Thesis title: Enlightenment Society Observed: The Edinburgh Portraits of John Kay 1784-1822

Research: According to the Oxford Dictionary of National Biography (2004), John Kay (1742-1826), an Edinburgh barber turned self-taught artist, was ‘never an accomplished draughtsman or a master of the technicalities of etching’, with his work being ‘quaint’ and ‘solely of antiquarian value’. However, in his own self-portrait of 1786, rather than a ‘quaint’ amateur, Kay projects the image of a self-confident artist and classical scholar. Contemporaneous with the Scottish painter Henry Raeburn, Kay was active during a period in which Scottish identity within the British Union was evolving, yet while Raeburn records the upper strata of Edinburgh Enlightenment society, Kay adopts a more egalitarian approach. He provides a fascinating chronicle with much to reveal not only about the Enlightenment world of the North British Edinburgh New Town, but about Edinburgh society as a whole.

Wendy's Carnegie PhD Scholarship will enable her to undertake an in-depth study of Kay, which examines his place within a series of interconnected societies - Scottish, British and European - and which assesses the impact of this on Kay’s work. Her research will expand current scholarship through the close analysis of the work of an as yet little-studied Scottish artist and will examine the assertion that the work of Kay is ‘solely of antiquarian value’, reconsidering his significance to the broader histories of both Scottish and British art and culture.

Wendy initially studied textile design and surface decoration at Gray’s School of Art, Aberdeen, graduating with a BA (Hons) in Design and Craft in 1996. After working for many years as a textile designer for L.J. Woodhouse Ltd, she opted to transfer her design skills to a career in gardening, working firstly for the National Trust for Scotland, and later for the Beechgrove Garden, where she was appointed Head Gardener in 2010. However, personal injury brought her gardening career to an abrupt end and in 2012 she commenced her studies at the University of Aberdeen – "a fantastic decision, from which I have never looked back." In 2015, she was awarded the Donal Byrne Prize in the History of Art and recently graduated with an MA in the History of Art, for which she was awarded first class honours.

Andrew Popple

Thesis title: Art of Social Engagement in Scotland, 1939-1987: contributing to socio-political debate?

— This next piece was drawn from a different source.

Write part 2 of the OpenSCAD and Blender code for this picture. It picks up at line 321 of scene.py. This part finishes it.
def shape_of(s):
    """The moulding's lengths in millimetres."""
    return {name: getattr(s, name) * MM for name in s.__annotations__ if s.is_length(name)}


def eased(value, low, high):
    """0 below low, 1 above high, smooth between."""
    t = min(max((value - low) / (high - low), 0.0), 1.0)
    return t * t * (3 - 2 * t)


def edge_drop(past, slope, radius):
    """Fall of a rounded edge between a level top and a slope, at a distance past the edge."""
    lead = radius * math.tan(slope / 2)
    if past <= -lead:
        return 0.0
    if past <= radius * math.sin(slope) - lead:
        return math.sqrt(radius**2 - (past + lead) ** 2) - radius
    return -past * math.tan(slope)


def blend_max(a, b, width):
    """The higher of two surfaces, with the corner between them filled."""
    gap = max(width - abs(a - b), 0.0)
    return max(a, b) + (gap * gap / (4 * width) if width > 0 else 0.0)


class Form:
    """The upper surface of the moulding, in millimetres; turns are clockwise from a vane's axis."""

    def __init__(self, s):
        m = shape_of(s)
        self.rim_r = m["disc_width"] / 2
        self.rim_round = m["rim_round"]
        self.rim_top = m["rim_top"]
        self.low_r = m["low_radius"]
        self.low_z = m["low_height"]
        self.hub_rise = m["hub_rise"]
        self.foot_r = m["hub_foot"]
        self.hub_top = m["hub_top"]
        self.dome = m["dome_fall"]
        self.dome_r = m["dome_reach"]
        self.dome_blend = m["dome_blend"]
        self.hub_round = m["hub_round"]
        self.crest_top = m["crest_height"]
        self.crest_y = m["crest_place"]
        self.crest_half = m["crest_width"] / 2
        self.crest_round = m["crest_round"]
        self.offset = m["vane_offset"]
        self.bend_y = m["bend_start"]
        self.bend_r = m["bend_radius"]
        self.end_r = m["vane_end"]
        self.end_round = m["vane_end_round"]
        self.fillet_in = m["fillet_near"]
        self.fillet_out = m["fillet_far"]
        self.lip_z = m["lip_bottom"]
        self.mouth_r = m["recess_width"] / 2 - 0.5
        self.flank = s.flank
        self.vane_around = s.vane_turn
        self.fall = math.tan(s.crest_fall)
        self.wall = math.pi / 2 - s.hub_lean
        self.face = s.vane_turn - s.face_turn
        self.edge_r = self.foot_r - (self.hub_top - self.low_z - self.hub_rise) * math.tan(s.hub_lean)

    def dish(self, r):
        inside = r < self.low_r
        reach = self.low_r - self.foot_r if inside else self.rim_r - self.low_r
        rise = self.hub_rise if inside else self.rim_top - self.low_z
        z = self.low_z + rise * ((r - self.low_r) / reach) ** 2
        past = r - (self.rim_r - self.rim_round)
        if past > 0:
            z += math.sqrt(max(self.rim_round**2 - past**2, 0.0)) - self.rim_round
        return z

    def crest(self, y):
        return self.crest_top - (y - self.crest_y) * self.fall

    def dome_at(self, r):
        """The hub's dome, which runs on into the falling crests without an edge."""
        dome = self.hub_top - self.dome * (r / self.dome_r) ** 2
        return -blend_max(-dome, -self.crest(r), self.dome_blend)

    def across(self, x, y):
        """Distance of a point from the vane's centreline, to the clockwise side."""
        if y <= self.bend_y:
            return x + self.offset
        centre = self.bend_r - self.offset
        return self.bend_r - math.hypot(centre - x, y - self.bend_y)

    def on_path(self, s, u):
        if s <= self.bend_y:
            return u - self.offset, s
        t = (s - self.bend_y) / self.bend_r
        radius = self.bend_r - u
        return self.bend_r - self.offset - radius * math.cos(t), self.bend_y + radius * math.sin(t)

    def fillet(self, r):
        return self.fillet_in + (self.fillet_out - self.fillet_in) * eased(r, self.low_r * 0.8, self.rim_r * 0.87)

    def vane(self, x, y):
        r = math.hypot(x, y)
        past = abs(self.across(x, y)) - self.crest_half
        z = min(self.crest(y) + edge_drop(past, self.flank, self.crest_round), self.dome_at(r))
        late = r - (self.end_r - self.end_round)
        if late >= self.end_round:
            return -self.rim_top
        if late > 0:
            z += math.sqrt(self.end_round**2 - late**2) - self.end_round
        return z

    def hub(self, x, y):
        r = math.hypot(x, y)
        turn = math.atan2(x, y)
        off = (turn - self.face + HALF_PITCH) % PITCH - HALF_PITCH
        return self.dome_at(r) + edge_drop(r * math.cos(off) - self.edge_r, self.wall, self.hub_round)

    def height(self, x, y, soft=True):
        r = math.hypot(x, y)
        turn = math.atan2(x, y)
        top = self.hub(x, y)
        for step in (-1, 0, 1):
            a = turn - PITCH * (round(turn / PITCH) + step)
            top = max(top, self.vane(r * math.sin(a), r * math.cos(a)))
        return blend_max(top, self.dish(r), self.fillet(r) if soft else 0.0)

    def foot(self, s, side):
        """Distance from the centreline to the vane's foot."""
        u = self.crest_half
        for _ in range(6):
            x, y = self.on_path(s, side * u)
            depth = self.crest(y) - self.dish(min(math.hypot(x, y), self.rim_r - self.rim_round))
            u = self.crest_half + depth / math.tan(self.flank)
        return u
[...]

Research: Andrew has come late to the discipline, having originally graduated with a BSc (Hons) in Mechanical Engineering and pursued a career in nuclear engineering and management.  In June 2017, he graduated from the University of St Andrews with an MA (Hons) in Art History. His research interests centre on interplays between art, especially painting, in Scotland in the twentieth century, and the changing social, cultural and political environments in which artists made their art. This study focuses on developments in the treatment by artists of subjects such as identity, both personal and collective, and political thought and activism.